Pernikahan kaum sejenis (Gay, Lesbi) diperjuangkan di mana-mana. Semakin menunjukkan kemenangan mereka. Jika sebelumnya ditentang banyak negara, namun juga tidak sedikit negara yang secara bertahap melegalkannya. Pernikahan model ini lebih menonjol pada budaya-budaya yang sudah demikian maju dari sisi materi. Boleh jadi tradisi itu lahir dari berkuasanya materi atas jiwa-jiwa manusia. Transaksi “dagang sapi” menjadi model utama dalam pergaulan masyarakat semacam ini.
Kata Presiden kaum Jancuker, “Jika cinta saja kau beli, maka kau akan rela menjual apa saja demi cinta”. Pernikahan yang sudah seharusnya kemudian menumbuhkan rasa cinta kasih sudah tidak demikian sakral, karena itu semua bisa dibeli dengan materi. Kita yang konon sangat menentang pernikahan model gay-lesbi ini secara diam-diam tidak pernah memperjuangkan pernikahan dan rumah tangga yang diliputi rasa cinta kasih. Sementara mereka begitu gigih berjuang menunut pengakuan haknya, “seks, bahkan cinta asal sama-sama setuju dipertukarkan adalah barang legal, tak peduli apakah itu sejenis atau bukan”.

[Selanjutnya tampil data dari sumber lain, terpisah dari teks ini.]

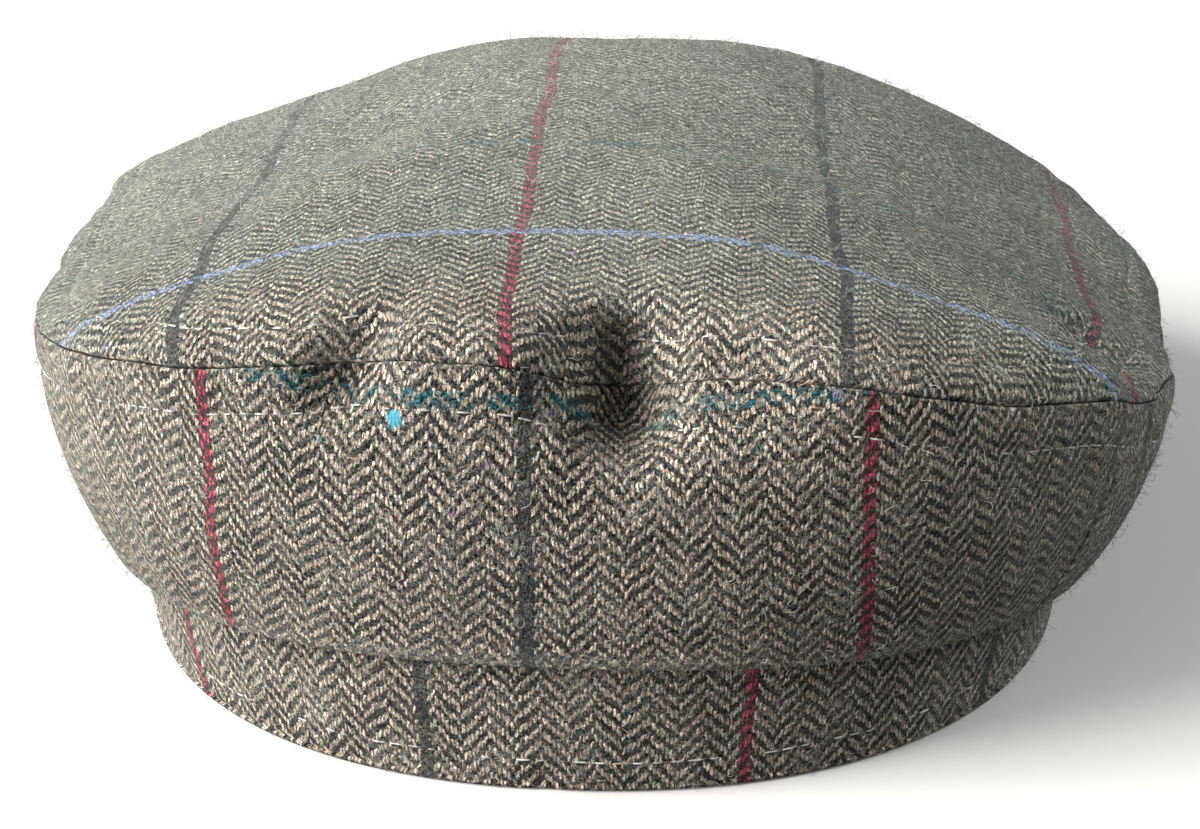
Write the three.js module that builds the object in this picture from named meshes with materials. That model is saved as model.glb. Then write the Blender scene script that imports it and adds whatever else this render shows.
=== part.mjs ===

Dengan demikian menjadi wajar, jika bencana ditimpakan kepada masyarakat, bahkan secara umum, ketika perkawinan sejenis ini menjadi legal. Ini dari sudut pandang agama. Bukankah perkawinan sejenis hanya salah satu bentuk atas kuasanya materi atas jiwa manusia?
Maka, perlu perjuangan ekstra bagi kita yang menentangnya : masih ada model pergaulan, transaksi yang tidak harus berdagang. Masih ada cinta dan kasih sayang di dalamnya yang layak untuk diperjuangkan.
Andai saja, setiap rumah tangga yang ada begitu kuat memperjuangkan ini, niscaya kengototan kaum gay/lesbi tidak sekuat seperti sekarang ini.
Cintailah Istri/Suami anda. Ajaklah bersenggama di saat tanggal tua, agar tak tertukar dengan uang belanja.